If I recall, President Reagan took a lot of criticism for calling the USSR "evil".
Transposing the power of the words "freedom" and "evil" to another conflict: The Israeli-Palestinian violence.
The Israelis can't say they're fighting Islamic evil without being utterly excoriated by the world's media. They *HAVE* to frame it in terms of its nation's freedom.
The insidiously sad reality is that Politically Correct secular liberalism has robbed us of our dutiful right to call evil, evil. We have to play linguistic word games. Much like how Professor Esolen likes to lament the passing away of our childhood leisure, I lament the passing away of our national, state, local, neighborhood, industrial, university, ecclesiastical, and familial *resolve* to do the "heavy lifting" that's needed for our individual and corporate health. And sometimes that "heavy lifting" requires us to be linguistically and morally honest in calling evil, evil.
With major respect to all the positive societal gains from 1960's feminist liberation movement, I would cautiously, perhaps even timidly, hypothesize that the pendulum has swung way too far and our culture has become too feminized.

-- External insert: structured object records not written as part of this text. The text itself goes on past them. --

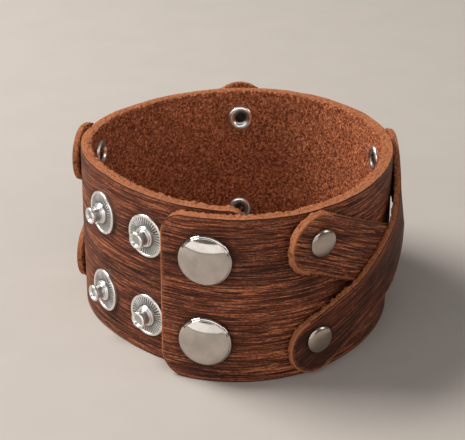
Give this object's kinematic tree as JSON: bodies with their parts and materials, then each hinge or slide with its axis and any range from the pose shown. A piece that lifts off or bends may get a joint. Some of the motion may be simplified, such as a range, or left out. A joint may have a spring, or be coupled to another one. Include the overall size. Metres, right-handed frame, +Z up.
{
  "type": "leather snap cuff bracelet",
  "caption": "Wide leather cuff bracelet closed by domed snaps in front, with two riveted straps zigzagging round it.",
  "frame": {"origin": "middle of the cuff's box, on the surface that the band's lower edge stands on", "axes": "+Z up along the wrist hole, -Y towards the snap caps in front, +X to the right of someone who faces the snaps"},
  "size_m": [0.0764, 0.0804, 0.039],
  "materials": {
    "band_leather": "worn brown, streaked, with tan cut edges",
    "strap_leather": "worn brown, streaked, with tan cut edges",
    "snap_nickel": "polished",
    "rivet_nickel": "polished"
  },
  "bodies": {
    "root": {"cuff_band": "band_leather", "strap_under": "strap_leather", "strap_over": "strap_leather", "snap_cap_upper": "snap_nickel", "snap_socket_upper": "snap_nickel", "snap_cap_lower": "snap_nickel", "snap_socket_lower": "snap_nickel", "snap_stud_1_upper": "snap_nickel", "snap_post_1_upper": "snap_nickel", "snap_stud_2_upper": "snap_nickel", "snap_post_2_upper": "snap_nickel", "snap_stud_3_upper": "snap_nickel", "snap_post_3_upper": "snap_nickel", "snap_stud_1_lower": "snap_nickel", "snap_post_1_lower": "snap_nickel", "snap_stud_2_lower": "snap_nickel", "snap_post_2_lower": "snap_nickel", "snap_stud_3_lower": "snap_nickel", "snap_post_3_lower": "snap_nickel", "rivet_cap_1_upper": "rivet_nickel", "rivet_post_1_upper": "rivet_nickel", "rivet_cap_1_lower": "rivet_nickel", "rivet_post_1_lower": "rivet_nickel", "rivet_cap_2_lower": "rivet_nickel", "rivet_post_2_lower": "rivet_nickel", "rivet_cap_2_upper": "rivet_nickel", "rivet_post_2_upper": "rivet_nickel", "rivet_cap_3_upper": "rivet_nickel", "rivet_post_3_upper": "rivet_nickel", "rivet_cap_3_lower": "rivet_nickel", "rivet_post_3_lower": "rivet_nickel", "rivet_cap_4_lower": "rivet_nickel", "rivet_post_4_lower": "rivet_nickel", "rivet_cap_4_upper": "rivet_nickel", "rivet_post_4_upper": "rivet_nickel"}
  },
  "joints": []
}
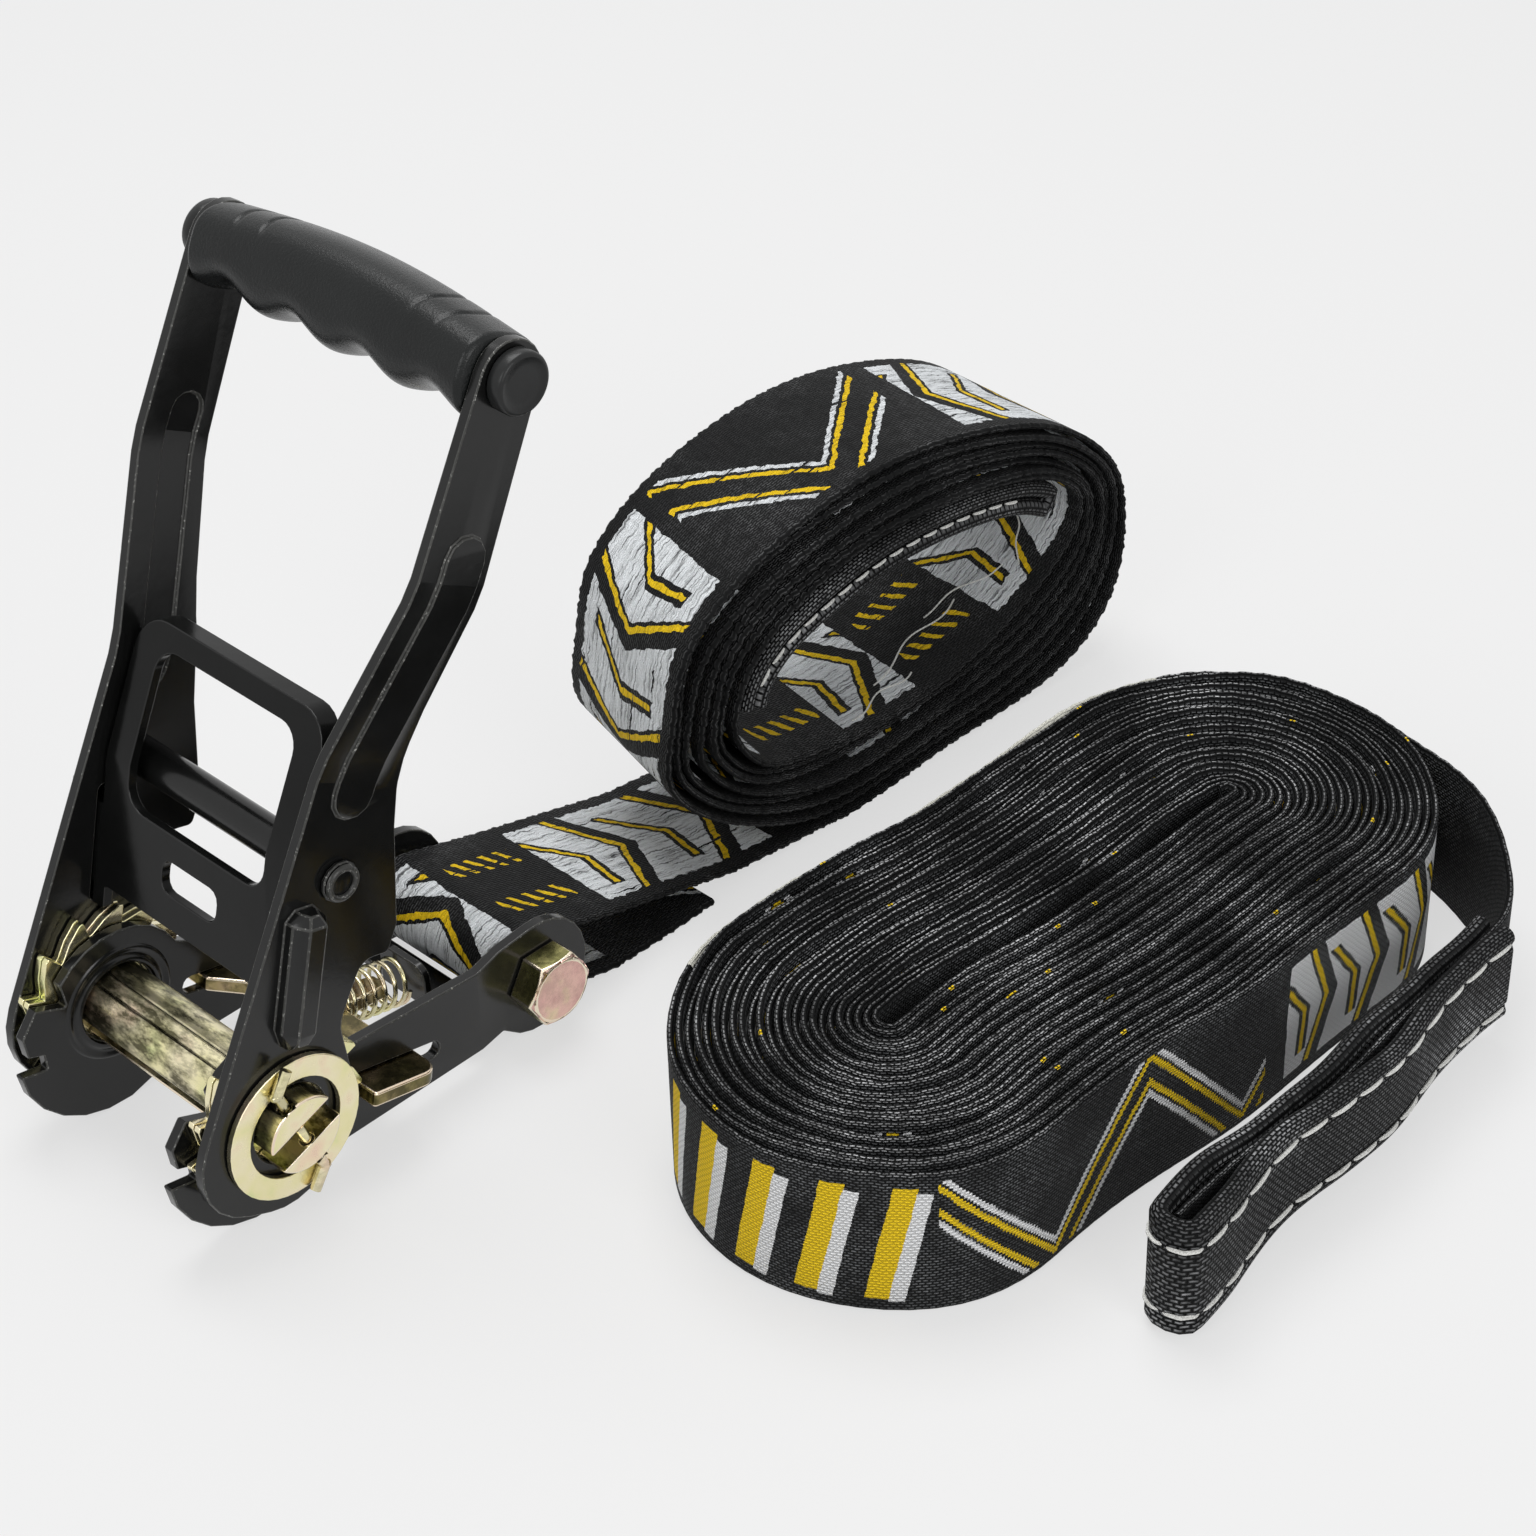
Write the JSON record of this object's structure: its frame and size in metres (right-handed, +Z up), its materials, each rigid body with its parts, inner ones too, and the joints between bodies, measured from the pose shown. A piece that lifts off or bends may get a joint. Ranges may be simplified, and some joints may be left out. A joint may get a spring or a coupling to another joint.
{
  "type": "slackline ratchet set",
  "caption": "Ratchet tensioner with swinging handle, slotted reel, two sliding pawls and a short rolled strap, with the long flat line rolled up beside it.",
  "frame": {"origin": "on the floor, straight below the middle of the reel's axis", "axes": "+X along the reel's axis to the near side, +Y from the reel to the strap bolt, +Z up"},
  "size_m": [0.2711, 0.3467, 0.2134],
  "materials": {
    "black_paint": "glossy black paint",
    "yellow_zinc": "yellow zinc plating with a faint rainbow",
    "grip_plastic": "matte black",
    "cap_plastic": "satin black",
    "bright_steel": "bright drawn steel",
    "black_webbing": "tightly woven black polyester",
    "black_sleeve": "coarse woven black sleeve"
  },
  "bodies": {
    "frame": {"frame_plate_near": "black_paint", "frame_plate_far": "black_paint", "frame_bridge": "black_paint", "strap_bolt": "yellow_zinc", "bolt_nut": "yellow_zinc", "bolt_spacer": "bright_steel", "bolt_washer": "yellow_zinc", "ratchet_strap": "black_webbing", "ratchet_strap_sleeve": "black_sleeve", "lock_spring": "yellow_zinc", "long_line": "black_webbing", "line_sleeve": "black_sleeve"},
    "lock_pawl": {"lock_pawl": "yellow_zinc"},
    "reel": {"reel_half_a": "yellow_zinc", "reel_half_b": "yellow_zinc", "wheel_near_inner": "yellow_zinc", "wheel_near_outer": "yellow_zinc", "wheel_far_inner": "yellow_zinc", "wheel_far_outer": "yellow_zinc", "reel_washer_near": "yellow_zinc", "reel_washer_far": "yellow_zinc", "cotter_near": "bright_steel", "cotter_far": "bright_steel"},
    "handle": {"handle_plate_near": "black_paint", "handle_plate_far": "black_paint", "handle_tube": "black_paint", "handle_rivet": "black_paint", "grip": "grip_plastic", "grip_tube": "bright_steel", "grip_cap_near": "cap_plastic", "grip_cap_far": "cap_plastic"},
    "drive_pawl": {"drive_pawl": "black_paint"}
  },
  "joints": [
    {"name": "handle_swing", "type": "hinge", "parent": "frame", "child": "handle", "pos_m": [0, 0, 0.03], "axis": [1, 0, 0], "range_deg": [-30, 90]},
    {"name": "reel_spin", "type": "hinge", "parent": "frame", "child": "reel", "pos_m": [0, 0, 0.03], "axis": [1, 0, 0], "continuous": true},
    {"name": "lock_pawl_slide", "type": "slide", "parent": "frame", "child": "lock_pawl", "axis": [0, 0.977, -0.213], "range_m": [0, 0.003], "stiffness_N_per_m": 600, "springref_m": -0.003, "deforming": ["lock_spring"]},
    {"name": "drive_pawl_slide", "type": "slide", "parent": "handle", "child": "drive_pawl", "axis": [0, 0.2504, 0.9681], "range_m": [0, 0.003], "stiffness_N_per_m": 600, "springref_m": -0.003}
  ]
}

Heh, Heh, according to secular liberals I am probably guilty of blasphemy for that last hypothesis. So I now throw myself on the mercy of the court for being charged as a patriarchal, misogynist, male chauvinist pig.
;-)
Posted by: Truth Unites... and Divides | Sep 11, 2007 5:48:47 PM
"So I now throw myself on the mercy of the court for being charged as a patriarchal, misogynist, male chauvinist pig."
In these parts, them's terms of honor.
Posted by: Bill R | Sep 11, 2007 5:55:56 PM
TUAD, Israel fights for its existence, plain and simple. It is full of leftists who have as much trouble as any American university professor uttering the word "evil." But even most leftists there understand that Israel's enemies wish to wipe it out. Unfortunately, their moral shilly-shallying, along with a constant drumbeat of condemnation from everywhere in the world, has weakened the will and confused the minds of too many within Israel.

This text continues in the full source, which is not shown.